FP nutzte Protestpotential
Zu den großen Gewinnern dieses Urnenganges kann sich auch die FP zählen. Die Freiheitlichen legen demnach um rund 7,3 Prozentpunkte zu und kommen auf gut 20 Prozent - für FPÖ-Generalsekretär Herbert Kickl naturgemäß ein "großartiger Erfolg". Es zeige, dass die FPÖ die einzige Partei sei, "die ein dynamisches Wachstum hinlegen konnte", sagte er in einer ersten Reaktion vor Journalisten. Künftig haben die Blauen vermutlich nicht mehr nur zwei Sitze, sondern vier im EU-Parlament.

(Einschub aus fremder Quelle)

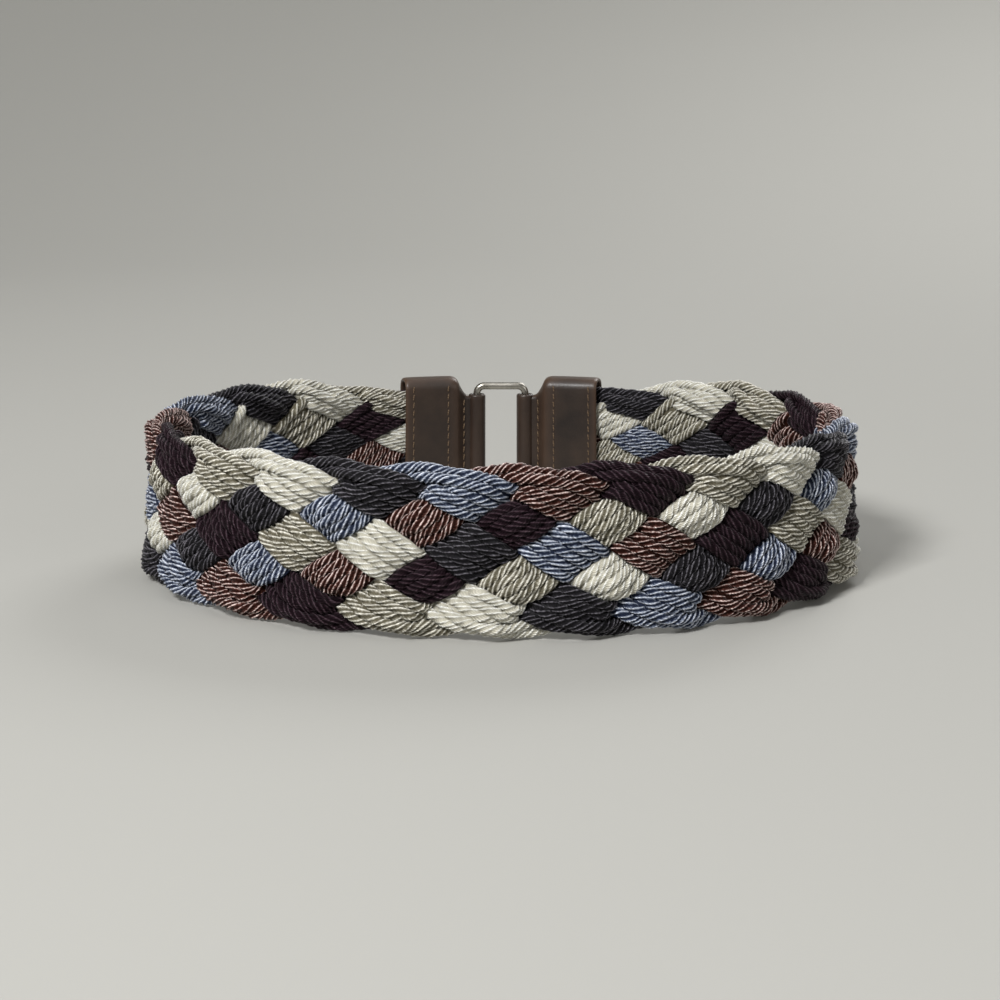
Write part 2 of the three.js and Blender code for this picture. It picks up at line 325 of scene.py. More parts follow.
def repeated(route, turnPlace):
    # one settled period repeated round the belt and cut at the two ends, where the first of the
    # lines that lie side by side comes to its end
    reach = girth / 2 - ends["cordEnd"]
    first = math.floor((-reach - turnPlace) / plait["period"]) - 1
    last = math.ceil((reach - turnPlace) / plait["period"]) + 1
    pieces = [route + [turnPlace + n * plait["period"], 0, 0] for n in range(first, last)]
    lines = np.concatenate(pieces)
    inside = np.abs(lines.reshape(len(lines), -1, 3)).max(axis=1)[:, 0] < reach
    start = np.argmax(inside)
    stop = len(inside) - np.argmax(inside[::-1])
    return lines[start:stop]


def placeOnBelt(along, up, out):
    # wraps to the oval, and draws height and depth in by their shares on the way to the tabs
    fromBack = girth / 2 - np.abs(along)
    share = np.clip((fromBack - ends["pressedTo"]) / (ends["pressedFrom"] - ends["pressedTo"]), 0, 1)
    eased = share * share * (3 - 2 * share)
    height = up * (ends["heightShare"] + (1 - ends["heightShare"]) * eased)
    depth = out * (ends["depthShare"] + (1 - ends["depthShare"]) * eased)
    place, outward = wrapToOval(along, height, depth)
    return place, outward, eased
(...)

Die FPÖ sei "der einzige wirkliche Wahlgewinner" und habe das Wahlziel nicht nur erreicht, sondern sogar überboten. "Die personelle Aufstellung mit Spitzenkandidat Harald Vilimsky war richtig", der Rückzug von Andreas Mölzer "in Ordnung", so Kickls zufriedenes Resümee. Dass der Rückzug des einstigen EU-Zugpferdes nicht mehr Auswirkungen zeigte, überrascht nur wenig - schließlich setzten die Blauen durch die Bank nicht auf den Spitzenkandidaten, sondern auf Protest. Und das Gesicht ihres starken Mannes - HC Strache.